You might be like one of my clients. We are filing for a solar water heater credit on their 2012 return. AND we are filing a 1040X, amended return, for 2009 to claim the credit for qualifying windows they installed that year. If we waited until after April 15, 2013, we would have run out of time to file that 1040X for 2009 and they would have lost their chance to “claim” that year’s energy credit.
Another client is new to me this year. He is retired from the fire department. He has his health insurance premiums withheld from his pension benefits. I learned that this qualifies for a special treatment on his tax return. The preparer he used the last three years didn’t know about this special treatment. So I am amending his 2009, 2010 and 2011 returns to claim a larger refund. That 2009 1040X will be filed before April 15, 2013 so he doesn’t lose his refund for that year. The other years will be filed now, too. They will each go in their own separate envelope to the IRS.

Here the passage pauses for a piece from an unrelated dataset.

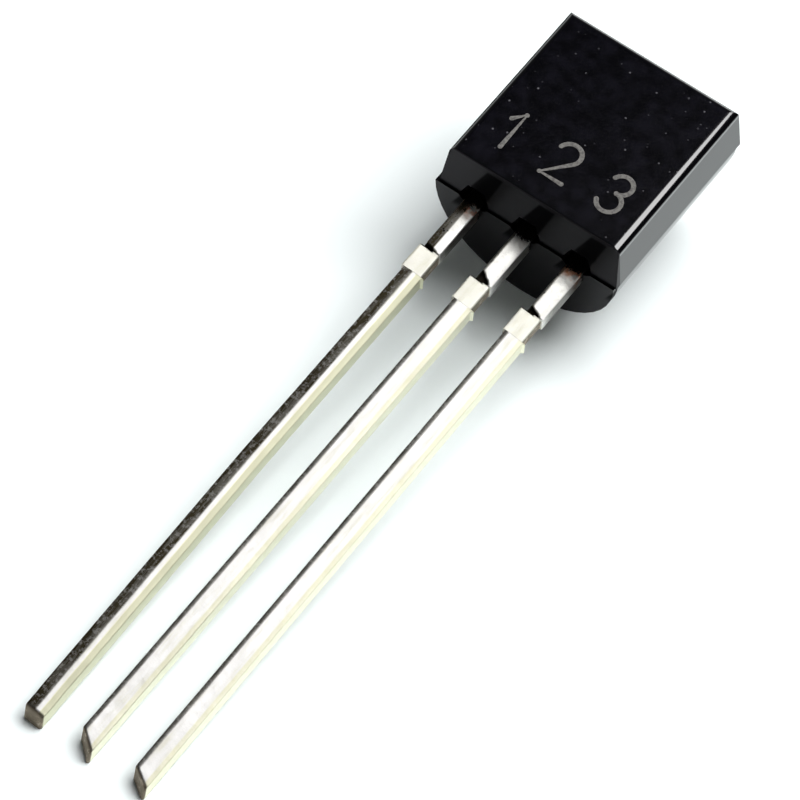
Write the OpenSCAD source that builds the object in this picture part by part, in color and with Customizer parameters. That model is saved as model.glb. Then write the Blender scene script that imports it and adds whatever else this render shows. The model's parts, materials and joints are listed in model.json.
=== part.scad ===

Another client is going to have to amend his 2011 tax return for additional income he just found out about. In this case he’ll have to pay more tax. But by coming forward voluntarily, he will avoid some penalties that IRS would definitely assess if they had to tell him that he owed money. IRS punishes you with penalties when they have to hunt you down.
There are many different situations that will cause you to file an amended. Can you think of a reason why any of your tax returns should be changed? Did you realize you claimed too much of one deduction? Did you realize you have MORE deduction you are allowed to claim. Did you find out something you didn’t know when you first filed your return?
Preparing the 1040X form is a little more complicated than preparing a return the first time. Don’t be afraid to get some help with this one. IRS will take a close look before they send you money. You’ve waited this long. You don’t want to run out of time to claim the money you are entitled to.